On Saturday, Mabuza convened what they call “a unique Provincial General Council”, inviting four ANC provincial leaders to come speak.

North West chairman Supra Mahumapelo, Gauteng’s Paul Mashatile, Free State’s Ace Magashule as well as KZN’s Willies Mchunu spoke during the PGC held at the Mbombela stadium and attended by more than 8 000 ANC members.

The Limpopo ANC was also invited but its leader Stanely Mathabatha apparently didn’t come as he didn’t speak.

Eastern Cape, Western Cape and Northern Cape ANC were not on the agenda.

Mabuza keeps country guessing ahead of ANC's 54th congress

Three weeks ago, national secretary Gwede Mantashe officially opened the ANC’s succession debate, introducing a new nomination system that will require each and every branch to compile a list of their preferred top 6 and additional members and send it directly to Luthuli House.

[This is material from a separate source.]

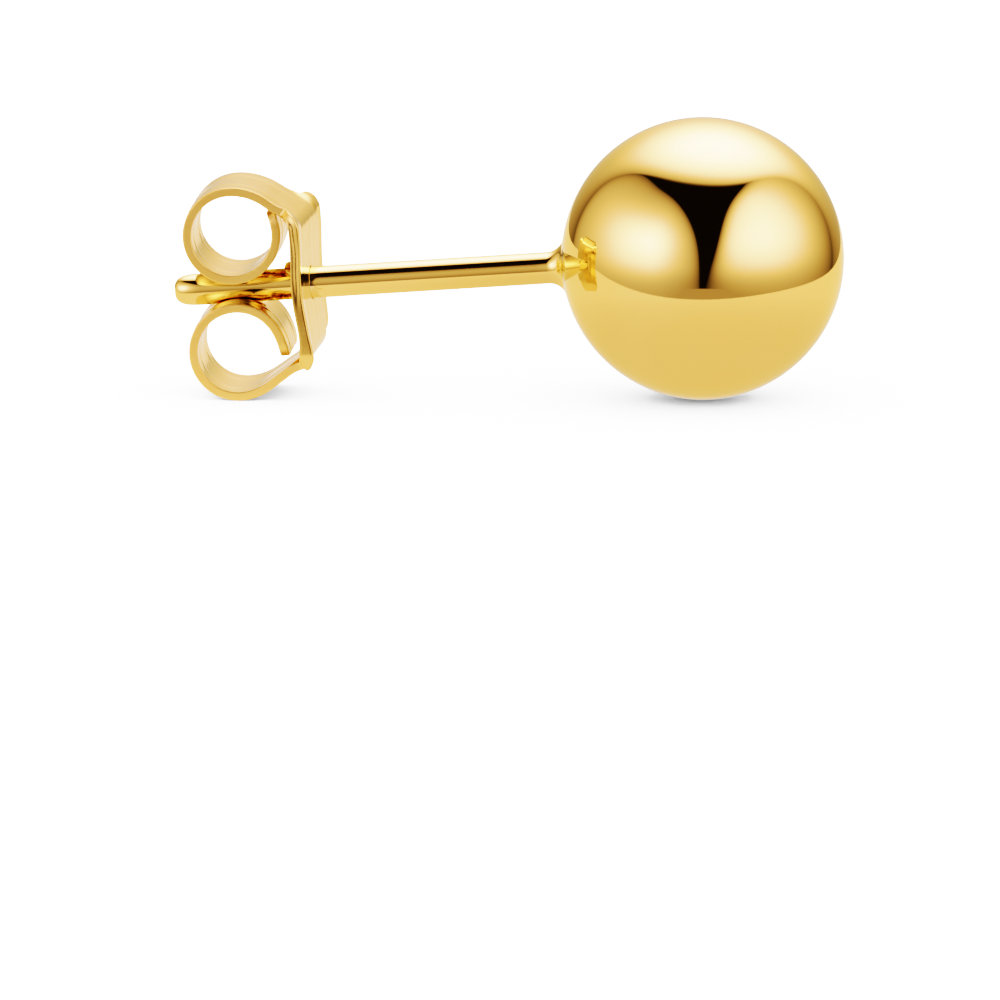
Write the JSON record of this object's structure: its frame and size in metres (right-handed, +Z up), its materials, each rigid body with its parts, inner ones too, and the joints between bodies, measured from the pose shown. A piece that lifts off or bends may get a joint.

Previously, branches used to compile a list and send to the regions but the list used to be manipulated by provinces for factional purposes.

Mantashe said this is one of the ways they want to end slates, as branches will now choose the leaders they want.

Mabuza is also said to be someone who commands a lot of influence in closed meetings with other leaders when touching on the issue of how they will kill the ANC if they don’t unite and find a proper replacement to win the 2019 general elections and has been presenting himself as that leader who had used government spending to try and deliver services to the poor.

During the PGC on Saturday, all provincial leaders agreed that the ANC needs a unifier more than anything else now.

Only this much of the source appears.